Dalam memori kasasi tersebut juga disampaikan bahwa putusan Majelis Hakim hanya mempertimbangkan keterangan terdakwa yang mengaku tidak pernah melakukan pelecehan seksual dan mengabaikan fakta hukum dari saksi yang diajukan pihak korban.

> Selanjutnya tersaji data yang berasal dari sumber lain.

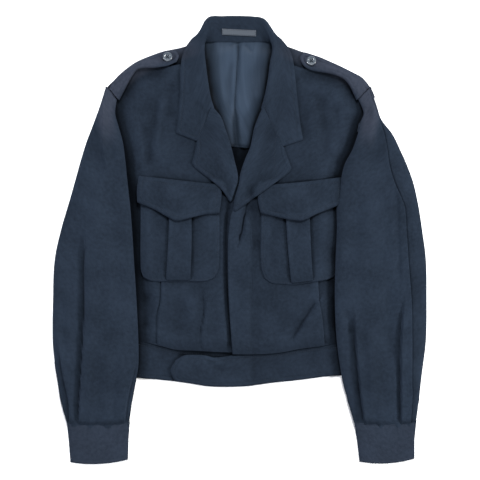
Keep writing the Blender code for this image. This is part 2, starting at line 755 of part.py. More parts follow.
clear_scene()
jacket = bpy.data.collections.new(COLLECTION_NAME)
cutters = bpy.data.collections.new("cutters")
bpy.context.scene.collection.children.link(jacket)
bpy.context.scene.collection.children.link(cutters)
materials = {name: make_material(name) for name in FINISHES}
pile = Pile()
build_back()
build_back_band()
build_lining()
build_fronts()
build_pockets()
build_lapels()
build_collar()
build_label()
build_front_bands()
build_sleeves()
build_cuffs()
build_straps()
build_buttons()
centre_on_origin()
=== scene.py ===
"""A battledress jacket of dark navy wool serge, laid flat on its back and seen from straight above.

Plan sizes in the tables are millimetres from the middle of the jacket: +X to the right of the
view, +Y towards the collar, +Z up. Sides in names are the wearer's. Each cloth piece is a grid of
points laid on what is already there, given its thickness, its folded edges and its creases.
"""

import math
from collections import namedtuple

import bmesh
import bpy
import numpy as np
from mathutils import Matrix, Vector


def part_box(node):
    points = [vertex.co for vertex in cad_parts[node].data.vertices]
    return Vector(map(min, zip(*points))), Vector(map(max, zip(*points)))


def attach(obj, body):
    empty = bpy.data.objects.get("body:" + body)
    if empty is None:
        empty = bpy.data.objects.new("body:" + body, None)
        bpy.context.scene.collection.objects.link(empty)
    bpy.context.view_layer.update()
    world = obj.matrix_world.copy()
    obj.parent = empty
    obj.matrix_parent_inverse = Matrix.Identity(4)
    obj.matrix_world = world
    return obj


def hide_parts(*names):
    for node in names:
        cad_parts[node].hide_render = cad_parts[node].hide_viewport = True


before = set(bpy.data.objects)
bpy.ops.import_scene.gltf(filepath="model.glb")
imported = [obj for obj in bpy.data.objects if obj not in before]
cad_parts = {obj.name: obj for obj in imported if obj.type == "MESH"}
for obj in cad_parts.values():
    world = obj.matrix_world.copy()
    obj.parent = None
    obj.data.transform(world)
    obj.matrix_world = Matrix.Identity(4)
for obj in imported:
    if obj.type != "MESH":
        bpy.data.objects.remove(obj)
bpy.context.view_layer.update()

MM = 0.001
PHOTO_SIZE = 480
PHOTO_SCALE = 1.6  # millimetres to a pixel of the photograph
PHOTO_CENTRE = (0.0, -0.8)
# Table places of two edges that the solids have too
BACK_LEAST_X = -245.3
LEFT_BAND_LEAST_Y = -233.6

# Cloth, millimetres
SERGE = 1.8
SLEEVE_CLOTH = 2.0
TWO_PLY = 2.2
LINING_CLOTH = 1.0
GAP = 0.3
SEAM = 0.35
FINE_STEP = 0.9
CHEST_FULLNESS = 9.0
HOLLOW_WIDTH = 31.0
LAPEL_ROLL = 2.4
STITCH_PITCH = 3.0
STITCH_LENGTH = 2.2
STITCH_WIDTH = 0.8
STITCH_HEIGHT = 0.6
GROOVE_DEPTH = 0.42
GROOVE_WIDTH = 1.1
WELT_HEIGHT = 0.28

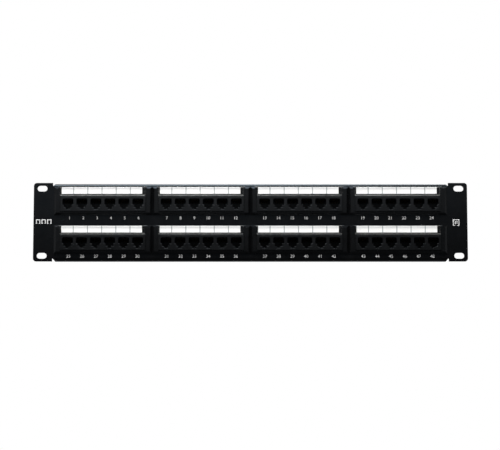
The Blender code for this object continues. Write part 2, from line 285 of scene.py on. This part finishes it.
def new_piece(name, mesh, look, body=ROOT, origin=(0, 0, 0)):
    piece = bpy.data.objects.new(name, mesh)
    bpy.context.scene.collection.objects.link(piece)
    piece.location = origin
    if not mesh.materials:
        mesh.materials.append(look)
    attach(piece, body)
    return piece


def smooth(mesh, degrees=35):
    mesh.shade_smooth()
    mesh.set_sharp_from_angle(angle=math.radians(degrees))


def mesh_from(name, form):
    bmesh.ops.recalc_face_normals(form, faces=form.faces)
    mesh = bpy.data.meshes.new(name)
    form.to_mesh(mesh)
    form.free()
    return mesh


def softened(form, width, segments=2, sharpest=30):
    """Rounds every edge of a closed form that turns more than `sharpest` degrees."""
    turning = math.radians(sharpest)
    edges = [edge for edge in form.edges if edge.is_manifold and edge.calc_face_angle() > turning]
    bmesh.ops.bevel(
        form,
        geom=edges,
        offset=width,
        segments=segments,
        profile=0.5,
        affect="EDGES",
        clamp_overlap=True,
    )


WELD = 0.002 * MM
FLAT = math.radians(1)  # CAD faces that turn less than this from each other become one


def refined_mesh(node, width, segments=2):
    """A CAD node's shape, welded, with its sharp edges rounded as moulding or coating rounds them."""
    form = bmesh.new()
    form.from_mesh(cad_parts[node].data)
    bmesh.ops.remove_doubles(form, verts=form.verts, dist=WELD)
    bmesh.ops.dissolve_limit(
        form, angle_limit=FLAT, verts=form.verts, edges=form.edges, delimit={"NORMAL"}
    )
    softened(form, width, segments)
    mesh = mesh_from(node + "_shape", form)
    smooth(mesh)
    return mesh


def refined(node, width, look, body=ROOT, segments=2):
    piece = new_piece(node + "_finished", refined_mesh(node, width, segments), look, body)
    weighted = piece.modifiers.new("weighted", "WEIGHTED_NORMAL")
    weighted.keep_sharp = True
    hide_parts(node)
    return piece


def add_box(form, low, high):
    made = bmesh.ops.create_cube(form, size=1.0)["verts"]
    size = Vector(high) - Vector(low)
    middle = (Vector(high) + Vector(low)) / 2
    bmesh.ops.scale(form, vec=size, verts=made)
    bmesh.ops.translate(form, vec=middle, verts=made)
    return made


def add_strip(form, path, x, width, thickness):
    """A flat wire along a path of (y, z) points, centred on x."""
    rings = []
    for index, (y, z) in enumerate(path):
        before = Vector(path[max(index - 1, 0)])
        after = Vector(path[min(index + 1, len(path) - 1)])
        along = (after - before).normalized()
        across = Vector((-along.y, along.x)) * thickness / 2
        corners = [(-1, -1), (1, -1), (1, 1), (-1, 1)]
        ring = [
            form.verts.new((x + sx * width / 2, y + sz * across.x, z + sz * across.y))
            for sx, sz in corners
        ]
        rings.append(ring)
    for near, far in zip(rings, rings[1:]):
        for index in range(4):
            after = (index + 1) % 4
            form.faces.new((near[index], near[after], far[after], far[index]))
    form.faces.new(reversed(rings[0]))
    form.faces.new(rings[-1])


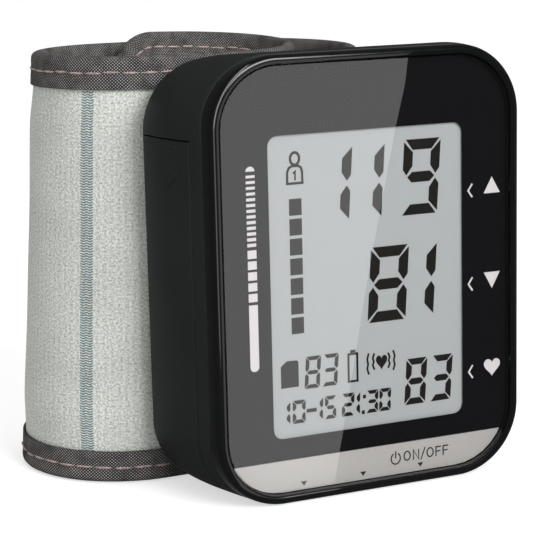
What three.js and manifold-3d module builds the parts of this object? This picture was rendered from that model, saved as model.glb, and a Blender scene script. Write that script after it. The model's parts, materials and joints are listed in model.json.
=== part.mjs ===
// A wrist blood pressure monitor with its cuff rolled closed, standing on its lower edge.
// Millimetres, +Z up. X runs to the right along the display, Y runs back from the display face
// towards the cuff, and Z starts at the surface that the monitor stands on.
import * as THREE from "three";
import { mergeVertices } from "three/addons/utils/BufferGeometryUtils.js";
import Module from "manifold-3d";

const wasm = await Module();
wasm.setup();

// Driving dimensions of the case
const caseWidth = 63.9; // across the front rim
const caseHeight = 84;
const caseDepth = 25; // from the rim's crest to the flat back
const caseCorner = 13.4; // corner radius, seen from the front
const caseSwell = 2.9; // how far each side swells out between the seam and the back
const caseTopFall = 2; // how much lower the top is at the back
const seamDepth = 3; // how deep the front cover's skirt is
const skirtSpread = 0.75; // how far the skirt widens by the seam
const rimRound = 0.9; // rounding of the rim's crest
const backRound = 3; // rounding of the case's back edge
const wall = 1.8;

// Driving dimensions of the display
const rimWidth = 1.7;
const lensGap = 0.15;
const lensThickness = 1.2;
const lensSink = 0.3; // from the rim's crest back to the lens
const filmThickness = 0.2;
const windowLeftBorder = 11.77; // from the rim's outer edge to the window
const windowRightBorder = 11.39;
const windowTopBorder = 14.78;
const windowBottom = 12.18;
const windowCorner = 2;
const stripHeight = 6.25;

// Driving dimensions of the cuff. Its places along X are counted from the rim's left side.
const cuffDrop = 1; // how much lower than the case the cuff is
const bandThickness = 4.6;
const leftFoldRadius = 18.9;
const leftFoldShift = -1.3;
const rightFoldShift = 26.65;
const innerFoldShift = 15.55;
const innerEndShift = 1.45;
const flapHingeShift = -0.05;
const flapThickness = 3.4;
const flapFoldExtra = 1.6; // how much wider than the left fold the flap's fold is
const flapEndAngle = THREE.MathUtils.degToRad(-55);
const innerEndRise = 2.3; // the inner end lies this much too high in the rolled cuff
const flapFall = 0.8; // the flap is this much lower at its free end
const coneShare = 0.073; // how much narrower the loop is at the top
const conePivotShift = 49.45;
const cuffEndCorner = 6;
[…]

“Kami sangat menyayangkan keputusan hakim atas kasus ini. Hakim mengenyampingkan pendapat ahli, yakni Inneke Molek Indrati, selaku psikolog yang mendampingi anak korban dan berpatokan pada ekspresi anak korban yang tampak biasa saja dan dinilai tidak menunjukkan ekspresi anak yang menderita trauma psikis berat seperti anak pada umumnya yang baru saja diperlakuan tidak pantas yang menyimpang dari norma kesusilaan," ujar JPU Kejaksaan Negeri Samarinda, Agus Purwantoro.
"Selain itu, hakim juga dinilai tidak mempertimbangkan fakta hukum dari keterangan saksi M yang pernah melihat secara langsung bahwa pelaku melakukan tindakan tidak senonoh di sebuah hotel di Kota Semarang pada Tahun 2017,” tambahnya.
Baca juga:
- KPPPA Ingatkan Orangtua untuk Menjaga Anak dari Paparan Pornografi
- Hari Pers Nasional, KPPPA Resmikan Pedoman Pemberitaan Ramah Anak
Dalam mengawal kasus ini, Kemen PPPA menggandeng seorang pakar anak, Hadi Utomo, yang telah lama berkecimpung pada pendampingan anak korban pencabulan dan kekerasan seksual.
Menurut Hadi, anak korban umumnya sulit untuk mengungkapkan peristiwa yang menimpa dirinya kepada orang lain, terlebih dalam situasi persidangan. Saksi ahli sebaiknya dipekuat juga dengan melibatkan tenaga pendamping anak korban kekerasan.
“Statement psikolog harus ditunjang dengan keterlibatan LSM atau tenaga pendamping yang terbiasa menangani kasus serupa. Keterangan dan ekspresi dari LSM secara tidak langsung mewakili penderitaan korban. Tanpa ini, Hakim dianggap tidak mampu menangkap apa yang dirasakan anak korban secara utuh, ia hanya akan menangkap ekspresi luar saja."
"Selain itu, dalam Konvensi Hak Anak (KHA) Pasal 12, khusus persidangan pidana, beberapa kali pertemuan dengan anak harus dibantu oleh tenaga profesi atau pendamping untuk membantu Aparat Penegak Hukum dalam menerjemahkan dan memperkaya informasi dari respon yang diberikan oleh anak korban. Kita tidak bisa sepenuhnya mengandalkan informasi dari penyidik,” tutur Hadi.
Valentina juga menyampaikan kekhawatirannya jika keputusan ini keliru dapat membuka peluang terjadinya kasus yang sama pada anak-anak yang dilatihnya.